The University of California, which was the sole manager of the lab up until 2007 and remains a part of the LLC, provided security for the laboratory for decades, leveraging assets across the entire UC system for equipment purchasing, training and staffing. That changed in October of 2007, and the lab's transition to private management was partially blamed for the security slip-up last April, according to the Government Accountability Office. The lab developed a corrective action plan to address the 54 security deficiencies identified after the Department of Energy's Office of Independent Oversight and completed 74 percent of the milestones included in the plan as of December, including the institution of more extensive and more frequent force-on-force exercise.
RFP Slated for June
Without revealing details, Johnson said the lab performed "quite well" in a follow-up review by the Office of Independent Oversight last month, but he conceded that the protective forces change could lead to security improvements. "We're hoping that over the long term it'll strengthen our security," he said. "All of the areas that were pointed out [in the review] have been addressed. Of course it takes some time to complete all of those. We hope to have all of that done by the time a new [security] contractor comes in."
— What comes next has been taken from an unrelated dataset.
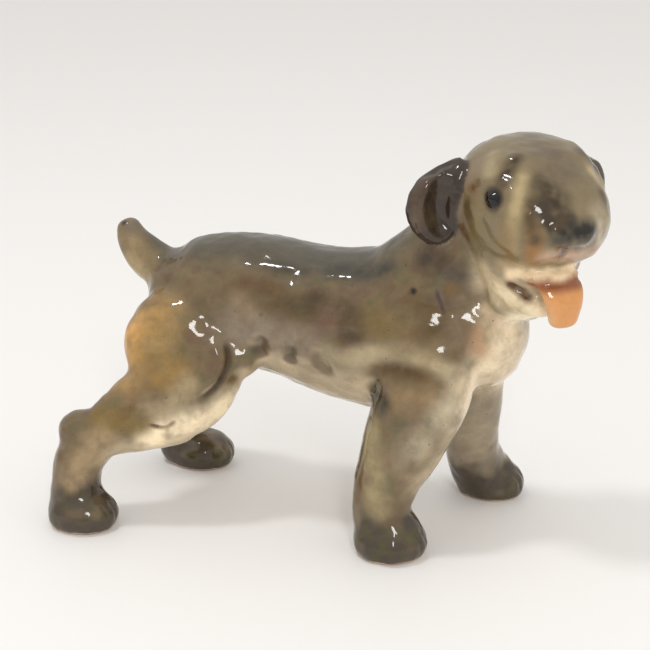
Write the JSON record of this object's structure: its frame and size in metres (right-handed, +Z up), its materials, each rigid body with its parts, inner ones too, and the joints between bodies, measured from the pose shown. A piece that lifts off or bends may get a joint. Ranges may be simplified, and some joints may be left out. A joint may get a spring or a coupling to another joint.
{
  "type": "ceramic dog figurine",
  "caption": "Glazed ceramic terrier puppy standing on splayed legs, head turned to its right, tongue out and short tail up.",
  "frame": {"origin": "middle of the figurine's bounding box, on the plane of the four soles", "axes": "+X from tail to chest, +Y to the dog's left side, +Z up"},
  "size_m": [0.1052, 0.0528, 0.0795],
  "materials": {
    "coat_glaze": "glossy clear glaze over airbrushed grey-brown and ochre",
    "face_glaze": "glossy clear glaze over airbrushed taupe stripes on cream",
    "ear_glaze": "glossy clear glaze over dark purple-brown",
    "tongue_glaze": "glossy clear glaze over orange, rust brown at the root"
  },
  "bodies": {
    "root": {"torso": "coat_glaze", "head": "face_glaze", "ear_right": "ear_glaze", "ear_left": "ear_glaze", "tongue": "tongue_glaze", "tail": "coat_glaze", "fore_leg_right": "coat_glaze", "fore_leg_left": "coat_glaze", "hind_leg_right": "coat_glaze", "hind_leg_left": "coat_glaze"}
  },
  "joints": []
}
According to the solicitation, work will be performed at the lab's main campus in Livermore, Calif., as well as at its Tracy, Calif., testing site, and security services for Sandia National Laboratories' Livermore site could also be included in the scope of the contract. Sandia's California campus shares a border with Livermore's main site. The services that will be provided include the monitoring of alarms and dispatch of security personnel, tactical response to alarms, traffic safety, law enforcement services, explosive detection, vehicle searches, site-wide access control and security personnel training. Johnson said a Request for Proposals is likely to be released in June with an award scheduled for October.